Easy Virtue (Stephan Elliott, 2008). Based on a play by Noel Coward, Easy Virtue has all the requisite pieces to help the Priscilla, Queen of the Desert director get his artistic sensibilities back on track after the disastrously bad thriller Eye of the Beholder. The story about an English gent bringing his headstrong new American wife home to meet his snobbish, disapproving family is abundant with basic, effective dramatic conflict, and the source material guarantees that the screenplay will be filled with admirable wit. The finished product is sadly in a perpetual state of overexertion, everything ratcheted up to a point of cloying neediness. Colin Firth and Kristin Scott Thomas do solid enough work in their roles, even if they sometimes seem to be playing only the broadest strokes. In the lead, however, Jessica Biel is a textbook case of miscasting. She’s overmatched by the material, and occasionally even seems bamboozled by it.
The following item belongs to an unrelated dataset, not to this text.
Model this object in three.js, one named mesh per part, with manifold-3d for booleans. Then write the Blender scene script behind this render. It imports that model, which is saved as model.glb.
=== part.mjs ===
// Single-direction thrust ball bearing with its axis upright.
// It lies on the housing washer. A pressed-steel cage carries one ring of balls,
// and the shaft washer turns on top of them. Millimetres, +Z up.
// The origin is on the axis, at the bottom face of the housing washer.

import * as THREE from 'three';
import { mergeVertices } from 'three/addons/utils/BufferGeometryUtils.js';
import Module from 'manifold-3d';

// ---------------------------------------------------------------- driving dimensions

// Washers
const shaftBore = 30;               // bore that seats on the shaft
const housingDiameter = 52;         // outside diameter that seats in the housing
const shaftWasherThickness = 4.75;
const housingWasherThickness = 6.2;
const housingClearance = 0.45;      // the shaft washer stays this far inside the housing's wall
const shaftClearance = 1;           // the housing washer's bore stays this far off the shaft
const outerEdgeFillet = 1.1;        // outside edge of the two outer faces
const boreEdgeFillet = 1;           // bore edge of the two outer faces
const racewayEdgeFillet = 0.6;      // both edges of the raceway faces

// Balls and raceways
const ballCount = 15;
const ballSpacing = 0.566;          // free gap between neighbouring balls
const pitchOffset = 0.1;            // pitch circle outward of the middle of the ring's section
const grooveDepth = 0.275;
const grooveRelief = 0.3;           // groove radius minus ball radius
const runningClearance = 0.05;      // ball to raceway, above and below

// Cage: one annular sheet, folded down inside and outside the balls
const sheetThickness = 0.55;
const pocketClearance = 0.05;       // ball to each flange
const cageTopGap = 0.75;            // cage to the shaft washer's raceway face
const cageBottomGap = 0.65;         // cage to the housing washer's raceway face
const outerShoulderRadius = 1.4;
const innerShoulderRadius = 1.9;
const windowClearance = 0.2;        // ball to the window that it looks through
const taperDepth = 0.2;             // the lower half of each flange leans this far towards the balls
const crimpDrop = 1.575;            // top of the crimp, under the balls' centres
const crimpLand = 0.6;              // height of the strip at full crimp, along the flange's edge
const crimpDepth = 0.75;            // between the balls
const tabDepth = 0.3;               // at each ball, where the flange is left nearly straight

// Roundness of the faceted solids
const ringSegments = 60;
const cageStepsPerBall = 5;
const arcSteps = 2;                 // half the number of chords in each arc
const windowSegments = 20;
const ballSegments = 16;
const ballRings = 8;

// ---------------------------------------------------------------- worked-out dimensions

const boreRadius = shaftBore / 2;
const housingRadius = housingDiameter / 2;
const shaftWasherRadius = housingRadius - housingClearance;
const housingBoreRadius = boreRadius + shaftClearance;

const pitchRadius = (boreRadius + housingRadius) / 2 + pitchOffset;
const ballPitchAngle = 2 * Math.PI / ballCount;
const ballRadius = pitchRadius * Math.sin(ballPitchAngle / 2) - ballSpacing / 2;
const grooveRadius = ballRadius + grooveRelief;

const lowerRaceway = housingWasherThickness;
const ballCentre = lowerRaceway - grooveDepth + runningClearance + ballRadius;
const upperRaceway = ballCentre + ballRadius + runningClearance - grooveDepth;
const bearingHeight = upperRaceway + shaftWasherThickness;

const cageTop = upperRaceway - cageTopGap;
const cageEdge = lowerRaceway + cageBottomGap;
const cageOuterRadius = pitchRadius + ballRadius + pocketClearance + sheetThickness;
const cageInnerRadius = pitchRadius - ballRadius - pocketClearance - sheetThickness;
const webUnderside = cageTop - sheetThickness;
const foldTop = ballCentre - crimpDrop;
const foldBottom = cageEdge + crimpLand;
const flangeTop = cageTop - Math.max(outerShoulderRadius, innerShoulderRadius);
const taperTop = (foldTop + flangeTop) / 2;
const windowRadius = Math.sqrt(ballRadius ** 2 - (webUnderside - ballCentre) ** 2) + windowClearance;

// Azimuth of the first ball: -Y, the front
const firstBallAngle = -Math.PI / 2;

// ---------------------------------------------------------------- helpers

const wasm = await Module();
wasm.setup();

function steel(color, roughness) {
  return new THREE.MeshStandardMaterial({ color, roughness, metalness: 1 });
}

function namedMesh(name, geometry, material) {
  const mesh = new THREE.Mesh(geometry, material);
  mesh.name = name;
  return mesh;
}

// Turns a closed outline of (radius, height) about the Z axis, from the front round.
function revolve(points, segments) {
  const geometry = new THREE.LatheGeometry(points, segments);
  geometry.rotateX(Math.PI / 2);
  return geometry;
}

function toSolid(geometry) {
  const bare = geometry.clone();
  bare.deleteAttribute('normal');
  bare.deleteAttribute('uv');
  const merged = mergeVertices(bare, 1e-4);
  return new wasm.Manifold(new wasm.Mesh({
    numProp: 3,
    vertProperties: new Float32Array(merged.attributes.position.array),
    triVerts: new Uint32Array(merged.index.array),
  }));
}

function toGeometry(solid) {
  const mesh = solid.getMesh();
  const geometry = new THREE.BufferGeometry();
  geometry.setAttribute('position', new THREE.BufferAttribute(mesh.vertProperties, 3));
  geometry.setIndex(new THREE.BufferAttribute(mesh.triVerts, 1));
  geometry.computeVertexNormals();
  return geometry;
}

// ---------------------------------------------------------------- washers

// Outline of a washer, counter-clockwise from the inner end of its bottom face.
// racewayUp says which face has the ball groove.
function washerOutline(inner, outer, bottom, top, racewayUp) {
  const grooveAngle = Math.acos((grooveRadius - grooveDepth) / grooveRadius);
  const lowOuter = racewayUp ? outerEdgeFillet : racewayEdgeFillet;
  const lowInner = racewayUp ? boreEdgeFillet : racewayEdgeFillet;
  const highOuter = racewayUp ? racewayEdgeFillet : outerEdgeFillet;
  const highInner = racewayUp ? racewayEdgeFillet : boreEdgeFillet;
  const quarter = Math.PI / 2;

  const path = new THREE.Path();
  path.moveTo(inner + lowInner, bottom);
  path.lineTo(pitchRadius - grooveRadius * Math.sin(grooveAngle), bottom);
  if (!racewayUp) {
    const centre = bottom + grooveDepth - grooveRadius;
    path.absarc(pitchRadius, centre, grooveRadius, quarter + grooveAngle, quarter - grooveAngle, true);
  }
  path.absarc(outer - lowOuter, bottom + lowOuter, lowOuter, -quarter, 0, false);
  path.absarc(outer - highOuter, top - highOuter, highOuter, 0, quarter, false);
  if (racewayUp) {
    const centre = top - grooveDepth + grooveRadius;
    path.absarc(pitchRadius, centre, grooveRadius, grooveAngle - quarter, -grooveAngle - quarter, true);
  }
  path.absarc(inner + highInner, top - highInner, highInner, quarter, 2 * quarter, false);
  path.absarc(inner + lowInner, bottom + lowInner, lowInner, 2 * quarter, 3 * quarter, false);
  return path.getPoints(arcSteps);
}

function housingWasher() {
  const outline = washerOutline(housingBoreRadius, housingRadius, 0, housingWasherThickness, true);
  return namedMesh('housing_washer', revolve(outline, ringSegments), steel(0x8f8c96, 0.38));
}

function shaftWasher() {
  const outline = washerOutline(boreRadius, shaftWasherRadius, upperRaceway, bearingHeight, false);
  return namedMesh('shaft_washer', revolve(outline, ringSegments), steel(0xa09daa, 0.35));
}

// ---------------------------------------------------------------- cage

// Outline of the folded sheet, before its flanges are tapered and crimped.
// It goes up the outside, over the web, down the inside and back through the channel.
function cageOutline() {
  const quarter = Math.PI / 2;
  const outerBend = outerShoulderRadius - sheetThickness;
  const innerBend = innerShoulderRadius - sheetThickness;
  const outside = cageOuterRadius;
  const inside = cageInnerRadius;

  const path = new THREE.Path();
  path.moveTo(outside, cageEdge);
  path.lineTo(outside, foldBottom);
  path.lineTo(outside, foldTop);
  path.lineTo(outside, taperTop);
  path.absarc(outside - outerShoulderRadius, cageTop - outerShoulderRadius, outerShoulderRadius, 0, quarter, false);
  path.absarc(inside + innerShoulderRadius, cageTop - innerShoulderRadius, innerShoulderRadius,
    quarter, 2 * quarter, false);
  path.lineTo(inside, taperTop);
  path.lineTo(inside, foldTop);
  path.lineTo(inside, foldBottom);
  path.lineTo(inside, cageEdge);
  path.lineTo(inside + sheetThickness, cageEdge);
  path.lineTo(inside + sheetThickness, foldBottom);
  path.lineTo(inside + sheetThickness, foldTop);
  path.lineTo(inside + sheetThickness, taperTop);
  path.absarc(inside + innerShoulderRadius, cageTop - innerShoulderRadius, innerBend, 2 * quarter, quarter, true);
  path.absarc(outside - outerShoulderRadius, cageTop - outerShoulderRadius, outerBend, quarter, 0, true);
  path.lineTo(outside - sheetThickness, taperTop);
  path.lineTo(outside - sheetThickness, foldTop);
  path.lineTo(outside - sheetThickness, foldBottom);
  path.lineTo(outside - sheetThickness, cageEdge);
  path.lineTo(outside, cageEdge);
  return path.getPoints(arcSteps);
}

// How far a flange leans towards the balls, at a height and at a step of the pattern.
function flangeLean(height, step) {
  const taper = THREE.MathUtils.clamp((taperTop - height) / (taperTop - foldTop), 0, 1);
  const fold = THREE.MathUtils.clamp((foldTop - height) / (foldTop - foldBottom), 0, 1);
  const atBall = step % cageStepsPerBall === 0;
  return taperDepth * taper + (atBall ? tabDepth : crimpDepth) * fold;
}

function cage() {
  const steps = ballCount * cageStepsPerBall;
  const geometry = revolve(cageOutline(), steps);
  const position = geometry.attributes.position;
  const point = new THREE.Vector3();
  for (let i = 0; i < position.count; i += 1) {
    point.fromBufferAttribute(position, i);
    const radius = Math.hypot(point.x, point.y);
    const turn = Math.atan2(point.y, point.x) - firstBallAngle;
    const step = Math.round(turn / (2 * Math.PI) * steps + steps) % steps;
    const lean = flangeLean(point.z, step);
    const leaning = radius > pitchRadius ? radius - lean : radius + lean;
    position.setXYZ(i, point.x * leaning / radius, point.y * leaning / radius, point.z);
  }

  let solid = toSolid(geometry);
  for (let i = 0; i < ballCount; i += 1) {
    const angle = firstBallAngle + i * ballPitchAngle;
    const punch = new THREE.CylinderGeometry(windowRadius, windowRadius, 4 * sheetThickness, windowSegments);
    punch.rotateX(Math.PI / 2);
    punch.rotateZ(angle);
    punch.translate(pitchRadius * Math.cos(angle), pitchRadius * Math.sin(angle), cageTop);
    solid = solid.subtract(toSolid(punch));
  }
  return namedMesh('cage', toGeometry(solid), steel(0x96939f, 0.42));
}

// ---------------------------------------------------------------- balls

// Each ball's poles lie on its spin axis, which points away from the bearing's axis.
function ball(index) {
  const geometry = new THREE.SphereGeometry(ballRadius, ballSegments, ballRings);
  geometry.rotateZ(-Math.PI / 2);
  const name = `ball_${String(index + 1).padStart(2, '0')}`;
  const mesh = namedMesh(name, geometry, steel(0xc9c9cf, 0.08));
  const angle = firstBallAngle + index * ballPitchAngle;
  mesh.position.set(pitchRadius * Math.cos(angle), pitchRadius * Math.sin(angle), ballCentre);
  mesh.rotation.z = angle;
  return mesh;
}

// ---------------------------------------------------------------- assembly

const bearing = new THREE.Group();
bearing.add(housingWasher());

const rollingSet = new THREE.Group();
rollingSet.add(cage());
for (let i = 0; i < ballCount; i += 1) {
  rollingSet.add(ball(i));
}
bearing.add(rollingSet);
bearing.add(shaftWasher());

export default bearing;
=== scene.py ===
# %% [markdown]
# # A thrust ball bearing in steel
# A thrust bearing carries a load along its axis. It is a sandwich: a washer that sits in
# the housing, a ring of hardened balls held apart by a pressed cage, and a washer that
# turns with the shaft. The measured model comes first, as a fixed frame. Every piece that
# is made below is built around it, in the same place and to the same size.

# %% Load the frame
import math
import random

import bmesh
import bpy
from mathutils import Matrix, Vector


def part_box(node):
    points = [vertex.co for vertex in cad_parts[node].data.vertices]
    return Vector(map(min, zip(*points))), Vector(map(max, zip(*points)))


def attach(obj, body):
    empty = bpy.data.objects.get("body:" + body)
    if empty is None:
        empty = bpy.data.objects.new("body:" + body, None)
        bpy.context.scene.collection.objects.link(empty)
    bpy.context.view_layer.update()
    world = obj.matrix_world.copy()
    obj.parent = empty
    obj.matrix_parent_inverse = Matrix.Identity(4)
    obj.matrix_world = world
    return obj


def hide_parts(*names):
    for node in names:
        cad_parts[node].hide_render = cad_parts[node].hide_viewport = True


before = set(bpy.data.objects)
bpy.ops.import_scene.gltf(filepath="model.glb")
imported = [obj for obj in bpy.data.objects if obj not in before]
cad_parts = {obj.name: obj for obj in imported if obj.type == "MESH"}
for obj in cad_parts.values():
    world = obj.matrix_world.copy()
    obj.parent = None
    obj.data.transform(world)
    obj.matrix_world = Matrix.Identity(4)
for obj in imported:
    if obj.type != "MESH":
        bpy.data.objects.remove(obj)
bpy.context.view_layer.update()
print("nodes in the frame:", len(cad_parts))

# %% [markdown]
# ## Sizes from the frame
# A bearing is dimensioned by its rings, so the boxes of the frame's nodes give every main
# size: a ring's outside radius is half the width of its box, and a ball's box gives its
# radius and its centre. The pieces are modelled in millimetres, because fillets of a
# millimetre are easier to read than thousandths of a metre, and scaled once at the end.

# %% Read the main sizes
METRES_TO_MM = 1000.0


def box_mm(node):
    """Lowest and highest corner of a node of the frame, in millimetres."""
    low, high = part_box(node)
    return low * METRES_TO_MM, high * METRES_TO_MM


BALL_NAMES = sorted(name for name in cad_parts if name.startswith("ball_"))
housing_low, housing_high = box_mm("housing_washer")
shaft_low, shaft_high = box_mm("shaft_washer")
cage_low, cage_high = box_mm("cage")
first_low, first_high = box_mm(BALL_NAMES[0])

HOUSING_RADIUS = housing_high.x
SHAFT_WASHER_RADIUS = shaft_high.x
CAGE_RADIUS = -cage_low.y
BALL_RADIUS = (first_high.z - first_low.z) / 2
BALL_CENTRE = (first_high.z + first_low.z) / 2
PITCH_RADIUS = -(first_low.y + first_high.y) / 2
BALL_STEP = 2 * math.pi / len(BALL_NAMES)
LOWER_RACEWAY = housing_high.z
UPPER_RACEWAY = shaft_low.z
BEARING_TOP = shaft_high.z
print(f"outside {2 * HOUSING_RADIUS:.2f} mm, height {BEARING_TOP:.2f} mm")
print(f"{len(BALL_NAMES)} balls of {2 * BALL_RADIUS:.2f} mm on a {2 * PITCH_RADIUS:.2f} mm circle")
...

How to Lose Friends and Alienate People (Robert B. Weide, 2008). Based, loosely I presume, on a memoir by the odious Toby Young that primarily chronicles his failed attempt at a journalism career with Vanity Fair, the most interesting element of this comedy is figuring out if Simon Pegg can pull off a leading role away from the warm, nurturing cocoon of his collaborations with Edgar Wright. He’s appealing enough, but the film is a flimsy thing, as easy to ignore as the subscription card that tumbles out of a magazine. It moves lifelessly through standard romantic comedy paces with bland side-trips into the allure and shabby ethics of celebrity journalism. It has no appeal whatsoever. To continue with the magazine metaphors, it’s the equivalent of an article that you flip through on the way to something else, forgetting it was ever there once the pages are turned.
Smash His Camera (Leon Gast, 2010). This documentary follows the notorious paparazzo Ron Gallela, who was once sued by Jacqueline Kennedy Onassis and punched out by Marlon Brando. He probably represented the dregs of the ever-burgeoning celebrity exploitation business during his nineteen-seventies heyday, but now it’s Perez Hilton’s world and the aging photog just looks quaint in it. Gast gets some mileage out of the contrast, especially in a sequence in which Gallela’s pursuit of Robert Redford at a gala function seems about as benign as can be, even to his quarry. The point about time passing Gallela by is driven home by a late sequence featuring a gaggle of people too young to identify the legendary likes of Elizabeth Taylor and Steve McQueen as they peruse his photos at a gallery show. Still, a significant amount of the film is merely perfunctory, an adequate but bland recitation of the stories that made Gallela famous and infamous, and there’s a nagging sense that Gallela may not be either colorful enough or significant enough to hang a feature-length documentary on.
That Obscure Object of Desire (Luis Bunuel, 1977). A wealthy, older Frenchman falls in love with a beautiful young woman. They embark on an affair that is marked by her indecision. She flits back and forth between adoration and disinterest, leaving the man flummoxed. Still, no matter how harsh her escalating rejections of him become, he’s always lured back into her arms with relative ease. As the film progresses it becomes clear that, for all his riches and worldly authority, she holds a level of power that is completely out of his reach. Bunuel’s most notable conceit is casting two different actresses in the role of the pursued woman. Carole Bouquet and Angela Molina switch off throughout, never with a flourish nor following any readily discernible pattern. In lesser hands, this could be a bit of pointless tomfoolery. Bunuel’s deftness means the cinematic tactic underscores and enriches his themes, emphasizing the woman’s elusiveness. What’s more, it creates the sense that the woman herself is unimportant, her actual identity insignificant. It’s the idea of her that has captured the man, and that lack of meaningful investment is the reason why he will never truly have her.
Observe and Report (Jody Hill, 2009). My, this is ugly. The film follows a mentally unbalanced mall security guard as he contends with a handful of transgressions in his workplace while simultaneously trying to woo a hottie from the makeup counter at one of the stores. Jody Hill seems to think that comedy can be achieved simply by depicting out of control aggression in multiple forms. Don’t find it funny when someone screams “Fuck you”? How ’bout if they whisper it? The film is shapeless and directionless. It wanders around like a frothing, ranting vagrant who the film’s central character would be dispatched to remove from the outskirts of the parking lot.